At last, the winner was revealed: Barcelona’s Sips, which first entered the list in 2021 at 37th place. Its founders were ecstatic. “No one wants to be 37th,” co-founder Simone Caporale told Monocle at the post-awards brunch the next day. “Everyone wants to be first.” When asked to describe a signature Sips cocktail, Caporale launched into an explanation of “the krypta”, a concoction consisting of clarified green apple juice, gin, armagnac and herbs. Of note is the intricate glassware in which it is served. “It’s kind of egg-shaped, almost like a mask,” he said. Right. He assures Monocle that it’s not as complicated as it sounds but we’ll have to head to Barcelona to see for ourselves.
So what does Caporale order when he goes out for a drink and isn’t conducting green, boozy experiments for his customers? “I go for a manhattan, a daiquiri – sometimes a beer.” For all of the showmanship and bluff, bars often overlook that rarest and most vital ingredient: simplicity. We’ll drink to that.
Every month, Monocle’s editors select the month’s best new books (plus art shows to see, films to see and TV to watch). Here are our a few of our November picks.
‘A Shining’, Jon Fosse, translated by Damion Searls. Norwegian essayist, novelist, poet and playwright Jon Fosse has been compared to Henrik Ibsen and Samuel Beckett, and has attracted a loyal following with his “slow prose”. This 56-page novella tells the story of a man who gets lost in the woods as he sets off on foot through the cold and dark in search of help after his car breaks down. Beautiful, haunting and sensitively translated.
Published on 31 October
‘Julia’, Sandra Newman.
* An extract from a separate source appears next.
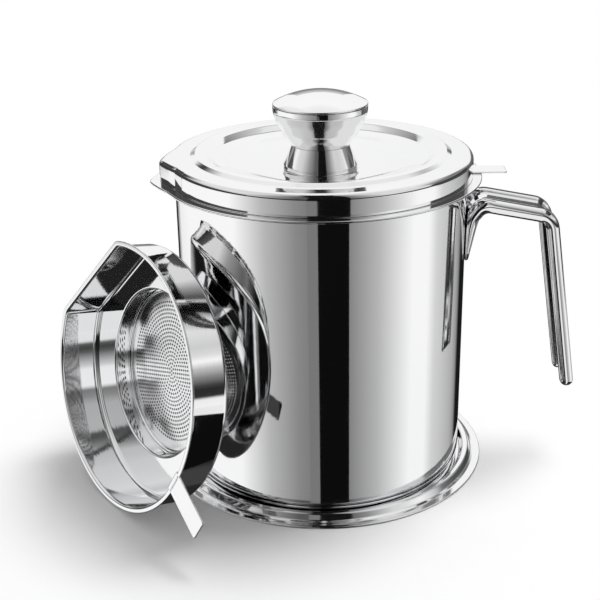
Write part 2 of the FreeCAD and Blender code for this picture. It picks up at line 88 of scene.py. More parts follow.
# %% A socket that can be added, multiplied and compared
class Wire:
    def __init__(self, tree, socket):
        self.tree = tree
        self.socket = socket

    def math(self, operation, *others):
        values = dict(enumerate((self,) + others))
        return make(self.tree, "ShaderNodeMath", {"operation": operation}, values)

    def __add__(self, other):
        return self.math("ADD", other)

    def __radd__(self, other):
        return self.math("ADD", other)

    def __mul__(self, other):
        return self.math("MULTIPLY", other)

    def __rmul__(self, other):
        return self.math("MULTIPLY", other)

    def __sub__(self, other):
        return self.math("SUBTRACT", other)

    def __rsub__(self, other):
        return (self * -1.0) + other

    def __truediv__(self, other):
        return self.math("DIVIDE", other)

    def __pow__(self, other):
        return self.math("POWER", other)

    def clamped(self):
        return self.math("MAXIMUM", 0.0).math("MINIMUM", 1.0)


print("signs a socket takes: + - * / **")

# %% One function for every other node
def make(tree, kind, settings=None, inputs=None, output=0):
    node = tree.nodes.new(kind)
    for name, value in (settings or {}).items():
        if name == "stops":
            fill_ramp(node.color_ramp, value)
        else:
            setattr(node, name, value)
    for name, value in (inputs or {}).items():
        if isinstance(value, Wire):
            tree.links.new(value.socket, node.inputs[name])
        else:
            node.inputs[name].default_value = value
    return Wire(tree, node.outputs[output]) if len(node.outputs) else None


def fill_ramp(ramp, stops):
    while len(ramp.elements) < len(stops):
        ramp.elements.new(1.0)
    for element, (position, level) in zip(ramp.elements, stops):
        element.position = position
        element.color = grey(level)


def parts_of(vector):
    split = make(vector.tree, "ShaderNodeSeparateXYZ", None, {0: vector})
    node = split.socket.node
    return [Wire(vector.tree, node.outputs[k]) for k in range(3)]


def blended(factor, first, second):
    return make(factor.tree, "ShaderNodeMix", {"data_type": "RGBA"},
                {0: factor, 6: first, 7: second}, 2)


def grey(level):
    return (level, level, level, 1.0)


def blank_material(name):
    material = bpy.data.materials.new(name)
    material.use_nodes = True
    material.node_tree.nodes.clear()
    return material, material.node_tree


print("shader helpers: make, parts_of, blended, grey, blank_material")


# %% [markdown]
# ## Polished steel
#
# Mirror-polished steel isn't one flat number. Buffing leaves hair-thin lines that follow
# the turning of the wheel, wiping leaves faint cloudy patches where it is less bright,
# and rolled sheet is never quite even. Lines round an axis need the distance from that
# axis, so the finish works out a radius and lets noise change fast along the radius
# and slowly round it. Each body of steel gets its own numbers.

# %% A finish that any piece of steel can take
SMUDGE_SCALE = 34.0
PATCH_SCALE = 9.0
LINES_ROUND = 14.0


def steel(name, tint, dull, roughness, cloud, lines, depth, place=Matrix()):
    material, tree = blank_material(name)
    spot = make(tree, "ShaderNodeTexCoord", None, None, "Object")
    turn = place.inverted().to_euler()
    shift = place.inverted().to_translation()
    spot = make(tree, "ShaderNodeMapping", None,
                {0: spot, "Location": shift, "Rotation": turn})
    x, y, z = parts_of(spot)
    radius = (x * x + y * y) ** 0.5
    around = make(tree, "ShaderNodeCombineXYZ", None,
                  {0: radius * lines, 1: z * lines, 2: (x - y) * LINES_ROUND})
    hair = make(tree, "ShaderNodeTexNoise", None,
                {"Vector": around, "Scale": 1.0, "Detail": 3.0, "Roughness": 0.6})
    smudge = make(tree, "ShaderNodeTexNoise", None,
                  {"Vector": spot, "Scale": SMUDGE_SCALE, "Detail": 4.0, "Roughness": 0.55})
    patch = make(tree, "ShaderNodeTexNoise", None,
                 {"Vector": spot, "Scale": PATCH_SCALE, "Detail": 2.0, "Roughness": 0.5})
    cloudy = ((smudge - 0.45) * 3.0).clamped()
    colour = blended((patch - 0.35) * 1.6 + (hair - 0.5) * 0.25, tint, dull)
    rough = roughness + cloudy * cloud + (hair - 0.5) * (roughness * 0.5)
    relief = make(tree, "ShaderNodeBump", None,
                  {"Strength": 0.35, "Distance": depth, "Height": hair})
    surface = make(tree, "ShaderNodeBsdfPrincipled", None,
                   {"Base Color": colour, "Metallic": 1.0, "Roughness": rough,
                    "Normal": relief})
    make(tree, "ShaderNodeOutputMaterial", None, {"Surface": surface})
    print("finish:", name)
    return material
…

US author Sandra Newman’s latest novel is a provocative retelling of George Orwell’s Nineteen Eighty-Four from the perspective of Winston Smith’s lover, Julia Worthing. It takes courage to reimagine one of the 20th century’s most iconic novels and Newman serves up some compelling revisions.
‘Welcome to the Hyunam-dong Bookshop’, Hwang Bo-reum, translated by Shanna Tan.
This quirky debut novel tells the story of Yeongju, who leaves her corporate job and career-oriented husband to open an independent bookshop in Seoul’s Hyunam-dong neighbourhood. It’s a tale about community and finding comfort in small things.